森山 こういう状況だから制作中の打ち合わせも全部リモートで、それまではお互いずっと“パソコンの画面の中の人”だったんだよね。で、ようやく初めて会ったのが撮影当日の東武動物公園。
兼近 デートみたいっすね(笑)。
──兼近さんと森山さんは?
兼近 はじめましてではないんですけれども。
森山 まず、こんなに近くに居たことはないよね。音楽番組で中継先からやりとりさせてもらったことはあったけど、生で会うのは初めてなんです。近くで見ると、こんなにきれいな肌してるんですね(笑)。でも、佐藤くんと兼近くんがつながっていたのはびっくりだったな。だって、言ってしまえば佐藤くんがチャラ男の生みの親なわけでしょ?
兼近 確実にエキスは入ってますね(笑)。
好きになった女の子
──兼近さんが森山さんのファンであることは「ゴッドタン」(テレビ東京系)などでも広く知られていますよね。
森山 「ゴッドタン」は義理の兄(おぎやはぎの小木博明)が仕切っている番組なので、毎週観てます。ただ、兼近くんが出ると必ず「さくら(独唱)」が流れるんだよね。僕はいち視聴者として番組を楽しみたいのに自分の曲が流れるから、なんか感情移入しづらくて(笑)。

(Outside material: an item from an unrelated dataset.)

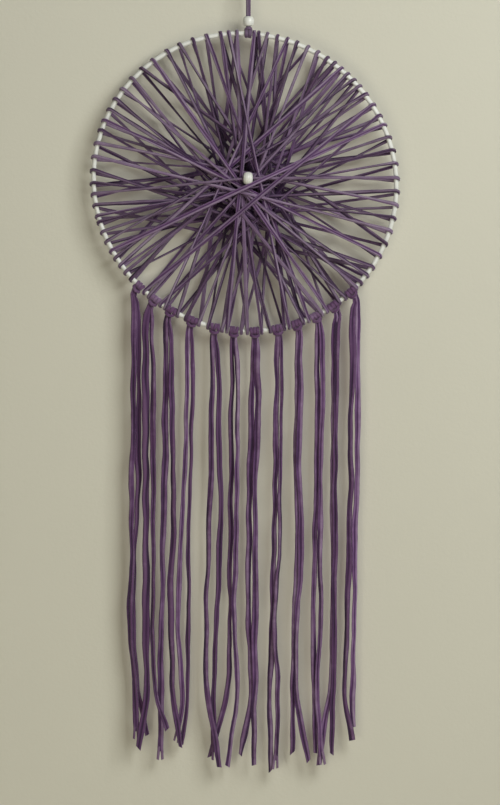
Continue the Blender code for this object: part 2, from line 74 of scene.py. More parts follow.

兼近 あはは(笑)。「ゴッドタン」のいじりは仕方ないなと思ってるんですけど、別の番組でも「さくら(独唱)」が流れることがあるんです。「チャラ男芸人EXITでーす!」ってステージに出て行ったら、“♪ぼーくーらはー”ですから。
森山 でも、EXITはチャラいけど話を聞くとピュアな青年の主張が出てくる、というパターンを作ったのは「ゴッドタン」だよね。
兼近 「ゴッドタン」の「この若手知ってんのか!? 2018」(2018年7月7日放送)がチャラ男芸人EXITになってのテレビ初出演なんです。そこでスタッフさんから“チャラ男なのに森山直太朗さん好き”といういじりをされて。
森山 まだ完成していない芸風をいきなり破壊されるようなものだから、怖いよね(笑)。
──せっかくですので、兼近さんの森山さん愛を聞かせていただけますか。
兼近 森山さんとの最初の出会いは小学校の卒業式で歌った「さくら(独唱)」なんですけど、一番大きいのは16歳のときに出会って好きになった女の子ですね。その子は森山さんのファンクラブに入っていて、曲をオススメしてくれたり、歌詞の意味とか直太朗さんに起こったエピソードを全部教えてくれて。それがきっかけで僕も森山さんが好きになりました。
森山 へーっ、いい話。
兼近 僕が特に好きなのは「太陽」という曲の「さっき食べたカレーパンの 賞味期限はとっくに切れていたんだ」という歌詞ですね。日常の中の非日常を、こういう言葉で表現するのってめちゃくちゃエモいなって。「ほらまた縦列駐車でぶつけてる」という部分も非日常のはずだけど、この歌の中ではそれが日常なわけじゃないですか。そういう歌詞と曲調のポップさにすげえ胸を打たれたことが一番ハマった理由ですね。
森山 16歳のときに出会ったその女の子のおかげだね。
兼近 ちなみにその子のことは今も好きなんですけど。
森山 今でも!? かねちくん、今いくつだっけ?
兼近 29歳です。
森山 それもう一途とかじゃないよね。
兼近 はい(笑)。
森山 マジか……強引かもしれないけど、その子今からここに来れたりしないの?